Humiliation is when you do not feel you deserved a certain treatment or outcome, shame is where you feel you do deserve it.
Embarrassment is normally fleeting and eventually funny.
Shame resilience:
Shame resilience as a strategy for building connection and empathy, because shame resistance is not possible. This requires us to embrace our vulnerability, checking in with gender specific cultural norms – questioning them and our internalised messages regarding them. In her research Brené found that there were four elements to shame resilience:
1. Recognising shame and understanding it’s triggers. Feeling into the body and mindful of the messages and expectations that triggered it.
2. Practicing critical awareness. Reality checking the messages and expectations that are driving shame. Are they realistic? Attainable? Are they really what you need or want to be?
3. Reaching out. Owning and sharing your story, to truly experience empathy.
4. Speaking shame. Language and story bring light to shame and allow you to get your needs met.
(B. Brown : 75)
The role of the compassionate inner voice:
You are ok, you are human, we all make mistakes, I’ve got your back, this too will pass.
If you own this story you get to write the ending.
Being vulnerable is courageous – I just showed great courage.
I know this feeling, I am not alone in this feeling.
“I am not what has happened to me. I am what I choose to become.” – Carl Jung
Shame and creativity:
Shame is the invisible killer of creativity, creative expression can be a helpful tool on the path to shame resilience.
How men and women experience shame differently:
Brené found that men and women are both equally affected by shame, but the messages that fuel the shame are different. Women tend to feel the most shame around body image and motherhood, men suffer the most around needing to not be seen as weak.
The enough mandate:
Shame, comparison and disengagement all feed the core belief of scarcity – not being enough.
Believing that we are enough can transform the protective armour we can build around our sense of self, freeing us from what the meditation teacher Tara Brach refers to as the trance of unworthiness.
• I am enough (worthiness versus shame).
• I’ve had enough (boundaries versus one-uping and comparison).
• Showing up, taking risks and letting myself be seen is enough (engagement as opposed to disengagement).
(B. Brown :146)
In practicing shame resilience – ‘vulnerability is the path and courage is the light’ (B. Brown: 110).
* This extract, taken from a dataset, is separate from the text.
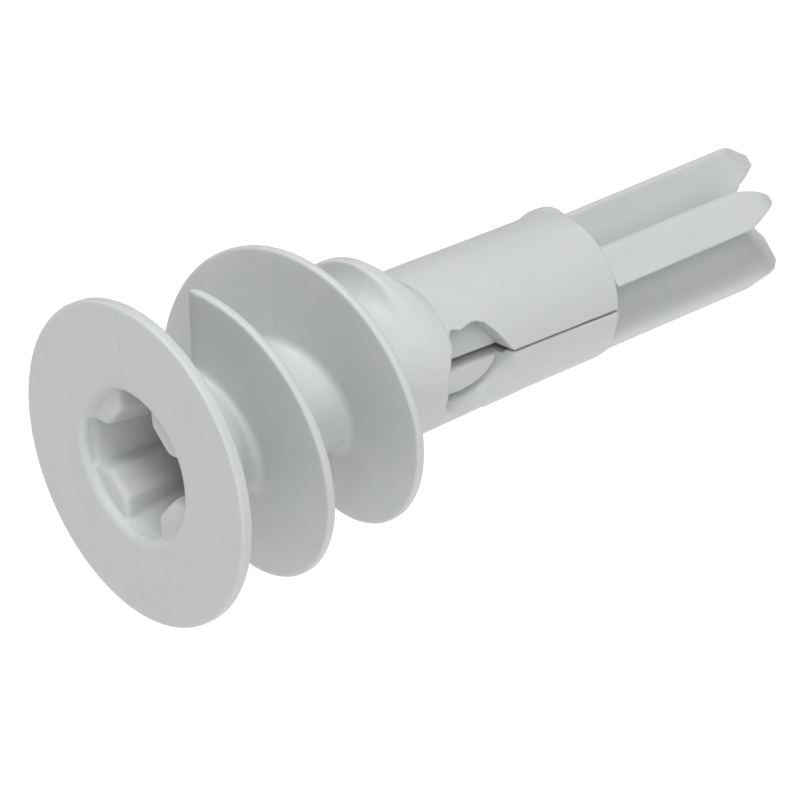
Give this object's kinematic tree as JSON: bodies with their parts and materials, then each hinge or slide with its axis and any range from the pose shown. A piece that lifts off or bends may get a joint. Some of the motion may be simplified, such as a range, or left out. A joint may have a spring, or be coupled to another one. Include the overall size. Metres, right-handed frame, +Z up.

The courage to support and love ourselves and each other: loving, connected, presence, the three components of compassion.
1. Kindness - loving
2. Common humanity - Connected
3. Mindfulness - Presence
The words below speak to how knowing you are loved is transformational to becoming ‘real’.
The Velveteen Rabbit – Margery Williams
"What is REAL?" asked the Rabbit one day, when they were lying side by side near the nursery fender, before Nana came to tidy the room. "Does it mean having things that buzz inside you and a stick-out handle?"
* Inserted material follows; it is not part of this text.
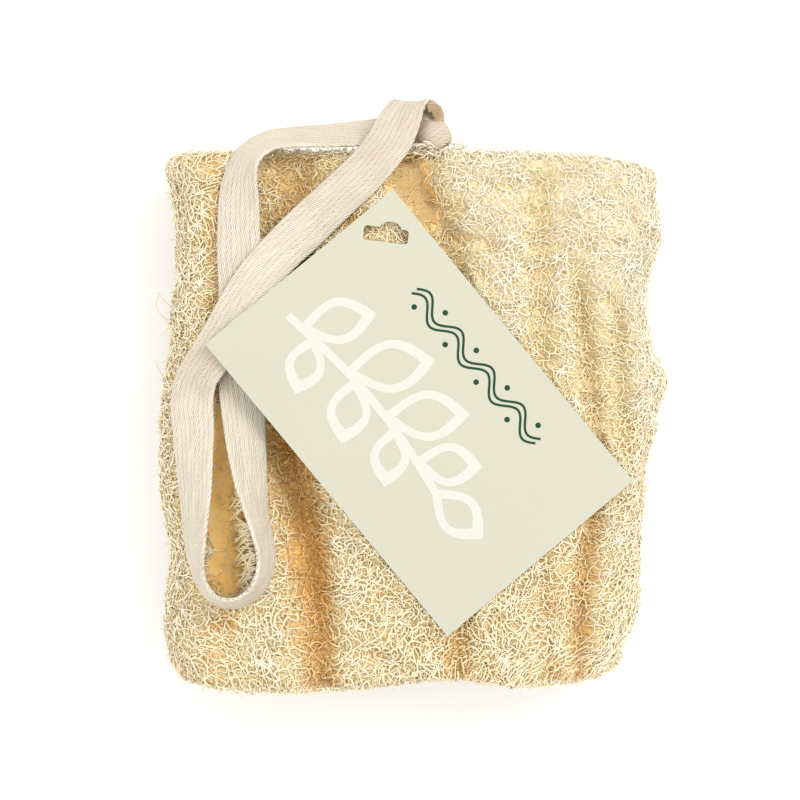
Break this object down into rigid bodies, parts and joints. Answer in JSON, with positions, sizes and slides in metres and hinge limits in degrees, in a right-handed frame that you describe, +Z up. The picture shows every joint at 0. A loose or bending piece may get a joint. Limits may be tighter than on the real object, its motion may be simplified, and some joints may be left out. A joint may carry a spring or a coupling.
{
  "type": "loofah sponge",
  "caption": "Flattened natural loofah sponge pad of ribbed plant fibre with a knotted cotton hanging loop and a small card swing tag lying on top.",
  "frame": {"origin": "middle of the sponge and tag seen from above, on the surface that the sponge rests on", "axes": "+Z up through the pad's thickness, +Y along the fruit's axis to the end that carries the hanging loop, +X across the ribs to the right"},
  "size_m": [0.1172, 0.1353, 0.0422],
  "materials": {
    "loofah_fibre": "dry matt plant fibre, cream on the ribs and golden in the valleys",
    "cotton_tape": "unbleached woven cotton tape with a herringbone weave",
    "tag_card": "uncoated pale cream card with a plain light print"
  },
  "bodies": {
    "root": {"loofah_sponge": "loofah_fibre", "tape_loop": "cotton_tape", "tape_knot": "cotton_tape", "swing_tag": "tag_card"}
  },
  "joints": []
}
"Real isn't how you are made," said the Skin Horse. "It's a thing that happens to you. When a child loves you for a long, long time, not just to play with, but REALLY loves you, then you become Real."
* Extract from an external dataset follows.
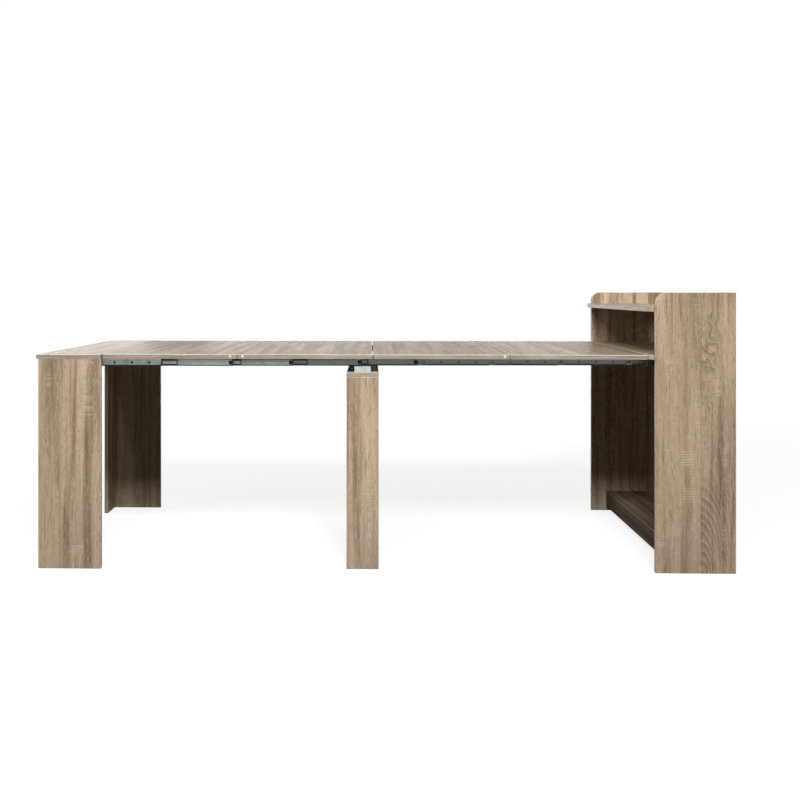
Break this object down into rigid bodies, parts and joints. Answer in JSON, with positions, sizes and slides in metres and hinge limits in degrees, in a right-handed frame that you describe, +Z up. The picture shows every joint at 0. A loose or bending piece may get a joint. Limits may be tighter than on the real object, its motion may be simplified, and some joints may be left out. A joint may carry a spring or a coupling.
{
  "type": "extending dining table",
  "caption": "Extending dining table with a sideboard cabinet at one end, laid leaves, an end frame, a middle leg and telescopic ball runners.",
  "frame": {"origin": "on the floor under the middle of the whole open table", "axes": "+X along the table to the cabinet, +Y across the table to the far side, +Z up"},
  "size_m": [2.459, 0.9, 0.98],
  "materials": {
    "oak_panel": "taupe rough-sawn oak decor, matt",
    "oak_leaf": "taupe rough-sawn oak decor, matt",
    "birch": "raw timber",
    "runner_steel": "zinc-plated",
    "cage_steel": "bright zinc",
    "screw_steel": "zinc-plated",
    "black_plastic": "moulded",
    "pale_plastic": "moulded"
  },
  "bodies": {
    "cabinet": {"near_side_panel": "oak_panel", "far_side_panel": "oak_panel", "back_panel": "oak_panel", "fixed_board": "oak_panel", "top_shelf": "oak_panel", "bottom_board": "oak_panel", "plinth_board": "oak_panel", "near_batten": "birch", "far_batten": "birch", "cabinet_dowels": "birch", "batten_screws": "screw_steel", "near_runner_i": "runner_steel", "far_runner_i": "runner_steel"},
    "end_frame": {"end_board": "oak_panel", "near_leg_face": "oak_panel", "far_leg_face": "oak_panel", "near_leg_return": "oak_panel", "far_leg_return": "oak_panel", "end_apron": "oak_panel", "end_frame_dowels": "birch", "end_frame_screws": "screw_steel", "near_runner_a": "runner_steel", "far_runner_a": "runner_steel"},
    "middle_leg": {"bridge_board": "oak_panel", "near_post_face": "oak_panel", "far_post_face": "oak_panel", "near_post_cheeks": "oak_panel", "far_post_cheeks": "oak_panel", "spacer_blocks": "pale_plastic", "middle_leg_dowels": "birch", "near_runner_e": "runner_steel", "far_runner_e": "runner_steel", "stops_e": "black_plastic"},
    "stage_b": {"near_runner_b": "runner_steel", "far_runner_b": "runner_steel", "stops_b": "black_plastic"},
    "stage_c": {"near_runner_c": "runner_steel", "far_runner_c": "runner_steel", "stops_c": "black_plastic"},
    "stage_d": {"near_runner_d": "runner_steel", "far_runner_d": "runner_steel", "stops_d": "black_plastic"},
    "stage_f": {"near_runner_f": "runner_steel", "far_runner_f": "runner_steel"},
    "stage_g": {"near_runner_g": "runner_steel", "far_runner_g": "runner_steel"},
    "stage_h": {"near_runner_h": "runner_steel", "far_runner_h": "runner_steel"},
    "cages_1": {"ball_cages_1": "cage_steel"},
    "cages_2": {"ball_cages_2": "cage_steel"},
    "cages_3": {"ball_cages_3": "cage_steel"},
    "cages_4": {"ball_cages_4": "cage_steel"},
    "cages_5": {"ball_cages_5": "cage_steel"},
    "cages_6": {"ball_cages_6": "cage_steel"},
    "cages_7": {"ball_cages_7": "cage_steel"},
    "cages_8": {"ball_cages_8": "cage_steel"},
    "leaf_1_board": {"leaf_1": "oak_leaf"},
    "leaf_2_board": {"leaf_2": "oak_leaf"},
    "leaf_3_board": {"leaf_3": "oak_leaf"},
    "leaf_4_board": {"leaf_4": "oak_leaf"}
  },
  "joints": [
    {"name": "end_frame_slide", "type": "slide", "parent": "cabinet", "child": "end_frame", "axis": [-1, 0, 0], "range_m": [0, 0.08]},
    {"name": "middle_leg_slide", "type": "slide", "parent": "cabinet", "child": "middle_leg", "axis": [-1, 0, 0], "range_m": [0, 0.0433]},
    {"name": "stage_b_slide", "type": "slide", "parent": "cabinet", "child": "stage_b", "axis": [-1, 0, 0], "range_m": [0, 0.0718]},
    {"name": "stage_c_slide", "type": "slide", "parent": "cabinet", "child": "stage_c", "axis": [-1, 0, 0], "range_m": [0, 0.063]},
    {"name": "stage_d_slide", "type": "slide", "parent": "cabinet", "child": "stage_d", "axis": [-1, 0, 0], "range_m": [0, 0.0528]},
    {"name": "stage_f_slide", "type": "slide", "parent": "cabinet", "child": "stage_f", "axis": [-1, 0, 0], "range_m": [0, 0.034]},
    {"name": "stage_g_slide", "type": "slide", "parent": "cabinet", "child": "stage_g", "axis": [-1, 0, 0], "range_m": [0, 0.0238]},
    {"name": "stage_h_slide", "type": "slide", "parent": "cabinet", "child": "stage_h", "axis": [-1, 0, 0], "range_m": [0, 0.0136]},
    {"name": "cages_1_slide", "type": "slide", "parent": "cabinet", "child": "cages_1", "axis": [-1, 0, 0], "range_m": [0, 0.0764]},
    {"name": "cages_2_slide", "type": "slide", "parent": "cabinet", "child": "cages_2", "axis": [-1, 0, 0], "range_m": [0, 0.0674]},
    {"name": "cages_3_slide", "type": "slide", "parent": "cabinet", "child": "cages_3", "axis": [-1, 0, 0], "range_m": [0, 0.0579]},
    {"name": "cages_4_slide", "type": "slide", "parent": "cabinet", "child": "cages_4", "axis": [-1, 0, 0], "range_m": [0, 0.048]},
    {"name": "cages_5_slide", "type": "slide", "parent": "cabinet", "child": "cages_5", "axis": [-1, 0, 0], "range_m": [0, 0.0386]},
    {"name": "cages_6_slide", "type": "slide", "parent": "cabinet", "child": "cages_6", "axis": [-1, 0, 0], "range_m": [0, 0.0289]},
    {"name": "cages_7_slide", "type": "slide", "parent": "cabinet", "child": "cages_7", "axis": [-1, 0, 0], "range_m": [0, 0.0187]},
    {"name": "cages_8_slide", "type": "slide", "parent": "cabinet", "child": "cages_8", "axis": [-1, 0, 0], "range_m": [0, 0.0073]},
    {"name": "leaf_1_lift", "type": "slide", "parent": "cabinet", "child": "leaf_1_board", "axis": [0, 0, 1], "range_m": [0, 0.3]},
    {"name": "leaf_2_lift", "type": "slide", "parent": "cabinet", "child": "leaf_2_board", "axis": [0, 0, 1], "range_m": [0, 0.3]},
    {"name": "leaf_3_lift", "type": "slide", "parent": "cabinet", "child": "leaf_3_board", "axis": [0, 0, 1], "range_m": [0, 0.3]},
    {"name": "leaf_4_lift", "type": "slide", "parent": "cabinet", "child": "leaf_4_board", "axis": [0, 0, 1], "range_m": [0, 0.3]}
  ],
  "couplings": [
    {"joint": "middle_leg_slide", "follows": "end_frame_slide", "ratio": 0.5285},
    {"joint": "stage_b_slide", "follows": "end_frame_slide", "ratio": 0.88497},
    {"joint": "stage_c_slide", "follows": "end_frame_slide", "ratio": 0.77461},
    {"joint": "stage_d_slide", "follows": "end_frame_slide", "ratio": 0.64767},
    {"joint": "stage_f_slide", "follows": "end_frame_slide", "ratio": 0.41244},
    {"joint": "stage_g_slide", "follows": "end_frame_slide", "ratio": 0.28446},
    {"joint": "stage_h_slide", "follows": "end_frame_slide", "ratio": 0.15751},
    {"joint": "cages_1_slide", "follows": "end_frame_slide", "ratio": 0.94249},
    {"joint": "cages_2_slide", "follows": "end_frame_slide", "ratio": 0.82979},
    {"joint": "cages_3_slide", "follows": "end_frame_slide", "ratio": 0.71114},
    {"joint": "cages_4_slide", "follows": "end_frame_slide", "ratio": 0.58808},
    {"joint": "cages_5_slide", "follows": "end_frame_slide", "ratio": 0.47047},
    {"joint": "cages_6_slide", "follows": "end_frame_slide", "ratio": 0.34845},
    {"joint": "cages_7_slide", "follows": "end_frame_slide", "ratio": 0.22098},
    {"joint": "cages_8_slide", "follows": "end_frame_slide", "ratio": 0.07876}
  ]
}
"Does it hurt?" asked the Rabbit. "Sometimes," said the Skin Horse, for he was always truthful. "When you are Real you don't mind being hurt."
"Does it happen all at once, like being wound up," he asked, "or bit by bit?"
"It doesn't happen all at once," said the Skin Horse. "You become. It takes a long time. That's why it doesn't happen often to people who break easily, or have sharp edges, or who have to be carefully kept. Generally, by the time you are Real, most of your hair has been loved off, and your eyes drop out and you get loose in the joints and very shabby. But these things don't matter at all, because once you are Real you can't be ugly, except to people who don't understand." "I suppose you are real?" said the Rabbit. And then he wished he had not said it, for he thought the Skin Horse might be sensitive.
But the Skin Horse only smiled.
Brené Brown, ‘Daring Greatly, how the courage to be vulnerable transforms the way we live, love, parent and lead’, 2012, Penguin Random House, UK.